You are given two strings s and p where p is a subsequence of s. You are also given a distinct 0-indexed integer array removable containing a subset of indices of s (s is also 0-indexed).

You want to choose an integer k (0 <= k <= removable.length) such that, after removing k characters from s using the first k indices in removable, p is still a subsequence of s. More formally, you will mark the character at s[removable[i]] for each 0 <= i < k, then remove all marked characters and check if p is still a subsequence.

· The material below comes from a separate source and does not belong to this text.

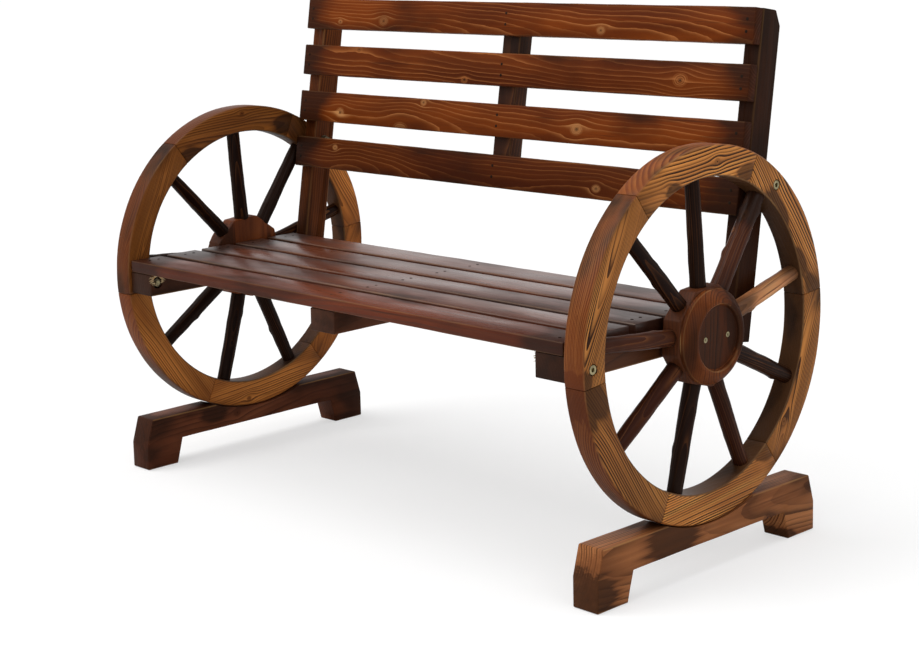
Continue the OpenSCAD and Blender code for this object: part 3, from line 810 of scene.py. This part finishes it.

Return the maximum k you can choose such that p is still a subsequence of s after the removals.

A subsequence of a string is a new string generated from the original string with some characters (can be none) deleted without changing the relative order of the remaining characters.

 

Example 1:

Input: s = "abcacb", p = "ab", removable = [3,1,0]
Output: 2
Explanation: After removing the characters at indices 3 and 1, "abcacb" becomes "accb".
"ab" is a subsequence of "accb".
If we remove the characters at indices 3, 1, and 0, "abcacb" becomes "ccb", and "ab" is no longer a subsequence.
Hence, the maximum k is 2.

Example 2:

Input: s = "abcbddddd", p = "abcd", removable = [3,2,1,4,5,6]
Output: 1
Explanation: After removing the character at index 3, "abcbddddd" becomes "abcddddd".
"abcd" is a subsequence of "abcddddd".

Example 3:

Input: s = "abcab", p = "abc", removable = [0,1,2,3,4]
Output: 0
Explanation: If you remove the first index in the array removable, "abc" is no longer a subsequence.

 

Constraints:

• 1 <= p.length <= s.length <= 105
• 0 <= removable.length < s.length
• 0 <= removable[i] < s.length
• p is a subsequence of s.
• s and p both consist of lowercase English letters.
• The elements in removable are distinct.

中文题目

给你两个字符串 s 和 p ，其中 p 是 s 的一个 子序列 。同时，给你一个元素 互不相同 且下标 从 0 开始 计数的整数数组 removable ，该数组是 s 中下标的一个子集（s 的下标也 从 0 开始 计数）。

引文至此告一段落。